According to the FAA, “The aircraft took off from Elizabethton Municipal Airport in Elizabethton, Tenn., and was bound for Long Island MacArthur Airport in New York. The FAA and NTSB will investigate. The NTSB will be in charge of the investigation and provide all further updates.”

Jennifer Gabris, a spokeswoman for the National Transportation Safety Board, said on Sunday night that investigators are expected to arrive on the scene on Monday.

FlightAware, which tracks air traffic, shows an aircraft registered as N611VG tracking the flight path of the Cessna 560 aircraft, which took off from Elizabethton, flew over New Jersey, New York, and was then detected descending in a rapid spiral into the mountainside in Virginia.

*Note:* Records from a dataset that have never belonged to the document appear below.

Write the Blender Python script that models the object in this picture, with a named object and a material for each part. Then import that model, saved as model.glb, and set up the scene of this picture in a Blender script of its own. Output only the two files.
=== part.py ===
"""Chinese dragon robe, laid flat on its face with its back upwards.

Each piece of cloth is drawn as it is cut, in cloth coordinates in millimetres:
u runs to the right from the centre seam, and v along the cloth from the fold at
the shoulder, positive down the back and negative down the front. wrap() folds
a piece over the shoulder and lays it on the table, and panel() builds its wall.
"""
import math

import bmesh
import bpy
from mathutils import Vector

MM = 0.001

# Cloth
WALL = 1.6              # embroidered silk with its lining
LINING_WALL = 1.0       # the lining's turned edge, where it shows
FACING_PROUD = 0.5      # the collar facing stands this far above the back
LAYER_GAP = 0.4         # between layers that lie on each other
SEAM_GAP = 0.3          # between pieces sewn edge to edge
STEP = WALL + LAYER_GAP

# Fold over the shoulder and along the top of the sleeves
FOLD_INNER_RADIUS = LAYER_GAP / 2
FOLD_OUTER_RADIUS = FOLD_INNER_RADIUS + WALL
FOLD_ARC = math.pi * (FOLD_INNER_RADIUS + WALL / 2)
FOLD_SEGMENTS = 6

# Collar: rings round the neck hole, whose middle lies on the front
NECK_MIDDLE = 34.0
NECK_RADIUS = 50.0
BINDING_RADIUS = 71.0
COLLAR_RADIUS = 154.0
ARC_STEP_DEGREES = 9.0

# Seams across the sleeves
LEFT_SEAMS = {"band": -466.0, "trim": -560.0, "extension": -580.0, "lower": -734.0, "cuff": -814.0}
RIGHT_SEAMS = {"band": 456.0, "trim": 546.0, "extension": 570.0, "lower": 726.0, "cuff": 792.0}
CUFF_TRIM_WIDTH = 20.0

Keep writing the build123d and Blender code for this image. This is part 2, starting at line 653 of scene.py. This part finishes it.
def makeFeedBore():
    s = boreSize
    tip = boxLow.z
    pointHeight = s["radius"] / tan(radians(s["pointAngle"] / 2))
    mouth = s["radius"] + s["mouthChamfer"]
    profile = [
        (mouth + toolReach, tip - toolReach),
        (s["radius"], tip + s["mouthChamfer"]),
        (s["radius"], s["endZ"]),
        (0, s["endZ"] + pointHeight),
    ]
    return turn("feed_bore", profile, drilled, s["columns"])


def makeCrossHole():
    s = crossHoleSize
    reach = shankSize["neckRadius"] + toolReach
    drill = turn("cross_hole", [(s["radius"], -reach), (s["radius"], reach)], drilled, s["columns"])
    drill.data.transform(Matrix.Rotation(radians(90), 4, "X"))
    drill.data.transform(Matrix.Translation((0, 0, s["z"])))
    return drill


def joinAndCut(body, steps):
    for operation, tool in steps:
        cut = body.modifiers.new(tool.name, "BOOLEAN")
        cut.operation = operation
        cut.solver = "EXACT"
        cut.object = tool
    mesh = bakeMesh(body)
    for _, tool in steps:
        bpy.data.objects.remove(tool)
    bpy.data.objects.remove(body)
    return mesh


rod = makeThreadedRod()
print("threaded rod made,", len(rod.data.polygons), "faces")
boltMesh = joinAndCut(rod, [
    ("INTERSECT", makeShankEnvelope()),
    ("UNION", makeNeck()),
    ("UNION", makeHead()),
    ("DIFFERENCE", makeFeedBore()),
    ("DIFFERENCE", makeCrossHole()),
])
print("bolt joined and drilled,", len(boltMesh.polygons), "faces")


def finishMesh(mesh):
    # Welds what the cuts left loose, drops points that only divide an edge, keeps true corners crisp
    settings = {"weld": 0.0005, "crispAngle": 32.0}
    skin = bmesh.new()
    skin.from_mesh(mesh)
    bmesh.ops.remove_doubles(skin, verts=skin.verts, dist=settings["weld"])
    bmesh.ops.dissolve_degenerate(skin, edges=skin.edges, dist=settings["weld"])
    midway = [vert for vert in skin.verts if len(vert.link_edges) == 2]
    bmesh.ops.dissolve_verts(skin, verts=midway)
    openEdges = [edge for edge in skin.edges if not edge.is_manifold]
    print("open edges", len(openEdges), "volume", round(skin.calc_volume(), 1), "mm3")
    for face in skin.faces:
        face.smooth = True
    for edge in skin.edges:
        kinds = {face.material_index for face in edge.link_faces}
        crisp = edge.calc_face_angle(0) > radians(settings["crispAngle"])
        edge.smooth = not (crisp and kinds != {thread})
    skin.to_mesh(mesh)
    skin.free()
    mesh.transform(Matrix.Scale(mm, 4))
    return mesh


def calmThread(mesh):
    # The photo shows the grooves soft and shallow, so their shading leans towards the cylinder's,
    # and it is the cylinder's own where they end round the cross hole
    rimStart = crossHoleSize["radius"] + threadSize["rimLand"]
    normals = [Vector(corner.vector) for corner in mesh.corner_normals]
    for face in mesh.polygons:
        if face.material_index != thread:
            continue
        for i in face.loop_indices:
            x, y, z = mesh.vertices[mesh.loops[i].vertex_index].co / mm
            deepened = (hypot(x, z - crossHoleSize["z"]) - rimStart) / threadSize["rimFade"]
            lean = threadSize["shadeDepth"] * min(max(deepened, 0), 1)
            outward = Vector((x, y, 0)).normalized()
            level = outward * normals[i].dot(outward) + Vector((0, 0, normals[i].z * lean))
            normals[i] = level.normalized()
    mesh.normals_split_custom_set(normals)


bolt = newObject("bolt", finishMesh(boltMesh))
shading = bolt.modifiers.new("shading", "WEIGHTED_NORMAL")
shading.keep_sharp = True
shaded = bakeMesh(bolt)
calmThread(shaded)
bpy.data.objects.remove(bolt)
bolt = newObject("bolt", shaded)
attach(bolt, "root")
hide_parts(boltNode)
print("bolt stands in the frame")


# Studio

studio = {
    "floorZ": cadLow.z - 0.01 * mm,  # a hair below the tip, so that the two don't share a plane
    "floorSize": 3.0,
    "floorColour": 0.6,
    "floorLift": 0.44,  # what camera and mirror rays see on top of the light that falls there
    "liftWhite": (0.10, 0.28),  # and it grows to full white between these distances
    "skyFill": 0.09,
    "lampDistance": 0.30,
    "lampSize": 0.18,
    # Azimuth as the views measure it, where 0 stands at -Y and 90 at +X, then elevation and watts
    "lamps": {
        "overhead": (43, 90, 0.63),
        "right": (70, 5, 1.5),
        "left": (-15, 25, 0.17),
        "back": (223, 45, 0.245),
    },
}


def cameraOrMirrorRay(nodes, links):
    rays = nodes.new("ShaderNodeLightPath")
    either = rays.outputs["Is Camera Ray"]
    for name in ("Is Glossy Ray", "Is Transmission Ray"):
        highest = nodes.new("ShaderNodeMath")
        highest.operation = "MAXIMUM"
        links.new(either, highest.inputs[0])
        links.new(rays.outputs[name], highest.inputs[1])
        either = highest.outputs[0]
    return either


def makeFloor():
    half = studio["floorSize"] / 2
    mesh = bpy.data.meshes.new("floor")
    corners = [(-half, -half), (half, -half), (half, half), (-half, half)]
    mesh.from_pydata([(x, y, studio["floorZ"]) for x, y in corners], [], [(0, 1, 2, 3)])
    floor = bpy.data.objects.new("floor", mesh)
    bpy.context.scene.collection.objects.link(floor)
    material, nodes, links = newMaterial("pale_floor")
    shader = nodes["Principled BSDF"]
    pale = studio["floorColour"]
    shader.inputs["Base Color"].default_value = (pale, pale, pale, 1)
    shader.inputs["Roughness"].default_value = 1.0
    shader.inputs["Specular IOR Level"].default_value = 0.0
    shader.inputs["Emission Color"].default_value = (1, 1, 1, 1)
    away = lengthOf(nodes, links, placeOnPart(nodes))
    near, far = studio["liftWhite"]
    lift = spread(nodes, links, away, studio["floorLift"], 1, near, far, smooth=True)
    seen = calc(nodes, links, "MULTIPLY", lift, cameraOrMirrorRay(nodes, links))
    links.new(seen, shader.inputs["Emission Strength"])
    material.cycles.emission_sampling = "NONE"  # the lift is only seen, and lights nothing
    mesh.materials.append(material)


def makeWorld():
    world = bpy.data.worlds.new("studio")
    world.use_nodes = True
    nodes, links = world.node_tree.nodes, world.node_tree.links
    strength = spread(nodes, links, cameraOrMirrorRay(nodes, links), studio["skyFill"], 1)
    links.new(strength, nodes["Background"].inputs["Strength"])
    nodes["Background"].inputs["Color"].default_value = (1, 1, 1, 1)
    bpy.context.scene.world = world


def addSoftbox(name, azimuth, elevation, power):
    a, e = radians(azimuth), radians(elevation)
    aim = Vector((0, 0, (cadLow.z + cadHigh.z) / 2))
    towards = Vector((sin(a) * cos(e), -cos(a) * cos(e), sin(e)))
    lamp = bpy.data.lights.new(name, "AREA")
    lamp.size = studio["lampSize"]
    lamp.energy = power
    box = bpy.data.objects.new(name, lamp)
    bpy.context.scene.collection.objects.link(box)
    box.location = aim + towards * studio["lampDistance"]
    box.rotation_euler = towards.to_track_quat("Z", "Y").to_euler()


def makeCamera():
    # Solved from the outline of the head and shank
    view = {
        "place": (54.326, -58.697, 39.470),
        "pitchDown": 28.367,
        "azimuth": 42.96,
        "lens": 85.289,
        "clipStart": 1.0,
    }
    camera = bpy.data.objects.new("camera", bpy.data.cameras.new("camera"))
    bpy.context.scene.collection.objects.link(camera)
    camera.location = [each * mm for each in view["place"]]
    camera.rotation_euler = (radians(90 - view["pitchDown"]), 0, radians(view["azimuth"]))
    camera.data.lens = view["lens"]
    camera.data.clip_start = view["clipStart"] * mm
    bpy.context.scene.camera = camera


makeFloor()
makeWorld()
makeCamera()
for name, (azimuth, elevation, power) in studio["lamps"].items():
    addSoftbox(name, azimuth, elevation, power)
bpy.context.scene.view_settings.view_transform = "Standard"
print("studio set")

The plane belonged to the Floridian company Encore Motors of Melbourne, Inc., according to FAA records.

Company owner John Rumpel has since told The New York Times that his adopted daughter, 50,; granddaughter, 2; their live-in nanny, and the pilot were aboard the plane.

They were flying home to East Hampton, Long Island, after visiting him in North Carolina, he said.

His granddaughter was “the only one I have, and the only daughter I have.”

Rumpel has asked the media for privacy at this difficult time as the family grieves their loss.